Now I can't prove this is what's happening, and i have no desire to preach it as gospel, but to me it makes a lot of sense based purely on the fractal way in which I seem to be living life on a day to day basis, I wake up in the morning and i assume my role, I form my character, I come to waking consciousness and i put on the mask, I assume the persona of the being called Kevin, but it's just a story that I tell myself every day and in fact it's a story that is constantly changing, people come and go, situations change, lovers and family change, sometimes they die, I change jobs, loyalties, locations, but every single day I go to sleep, stop existing as this character for a few hours, and then wake up and slip into role, put on the mask and away we go again.
What gives me great comfort and peace of mind is... that in this myth (or image) of reality - nothing is fundamentally SERIOUS, there is no judgement, there is no punishment, there is no way of getting it wrong, for the word play can also be used to mean fun, as when children "play", there is no reason for it other than the pure enjoyment of doing so, like dancing, or listening to music, the point of doing it IS doing it, nothing else, there is no purpose, there is no destiny, there is no grand plan that you are supposed to be following.

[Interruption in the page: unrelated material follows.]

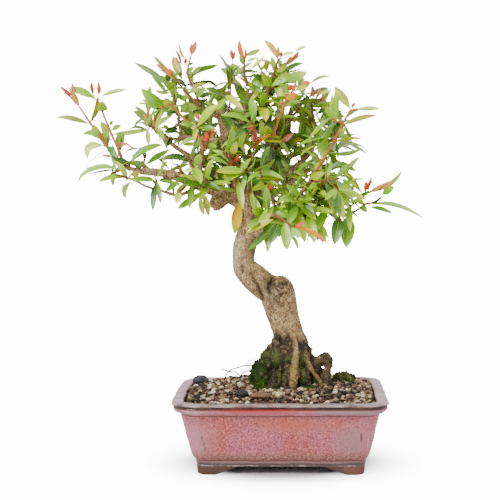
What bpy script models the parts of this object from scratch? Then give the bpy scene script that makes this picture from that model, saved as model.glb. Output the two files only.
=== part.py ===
"""Pomegranate bonsai in a glazed pot with soil, moss, drain screens and leafy shoots.

Lengths are in millimetres and MM turns them into metres. While the pieces are made, the pot's
middle stands on the origin with its long side along X. The last step moves everything so that the
origin lies under the middle of the whole plant, on the surface that the feet stand on.
"""

import math
import random

import bmesh
import bpy
from mathutils import Matrix, Vector
from mathutils.bvhtree import BVHTree

MM = 0.001

POT_WIDTH = 250.0
POT_DEPTH = 190.0
POT_HEIGHT = 87.0
RIM_CORNER_RADIUS = 36.0
FOOT_HEIGHT = 10.0
FLOOR_TOP = 18.0
FOOT_INSET = 27.5
FOOT_WALL = 12.0
FOOT_WIDTH_LOW = 22.0
FOOT_WIDTH_HIGH = 46.0
SIDE_FOOT_WIDTH_LOW = 20.0
SIDE_FOOT_WIDTH_HIGH = 38.0
CORNER_TIGHTENING = 0.6
CORNER_STEPS = 5
ARCH_STEPS = 6
ARCH_POWER = 1.4
BELOW_FEET = 2.0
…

Returning for a moment to the words of Alan Watts "when you dance you are not trying to eventually arrive at certain spot on the dance floor, when you listen to music the point is not to get to the end of the piece, but to simply enjoy it while it is happening, it doesn't MEAN anything at all".
This idea always puts the ball in my court, it scares a lot of people because it makes the responsibility for your experience yours, there is no one else to blame, you can't pass the buck, you have to grow the fuck up and own your own shit, and realize that it's not all the things that happen to you that define your experience but rather IT"S HOW YOU REACT TO THEM.
I find this a mature and empowering way to look at life.
And so, when the Hindu sees the Christian he say, Bravo ! what a fantastic act, stunning, there is the godhead, so lost, so far out, that he has forgotten that he is the godhead, that he has convinced himself that he is in fact NOT god. and so feels separate from himself.
I like this view, and I have tried (not always successfully) to remember this when confronted by a religious person, I try to remember to not criticize this person but instead to say, my friend, deepest respect, you are playing a VERY VERY far out game.
This makes the phrase Namaste a wonderful way of honouring all beings, by saying, the godhead in me sees the godhead in you - respect.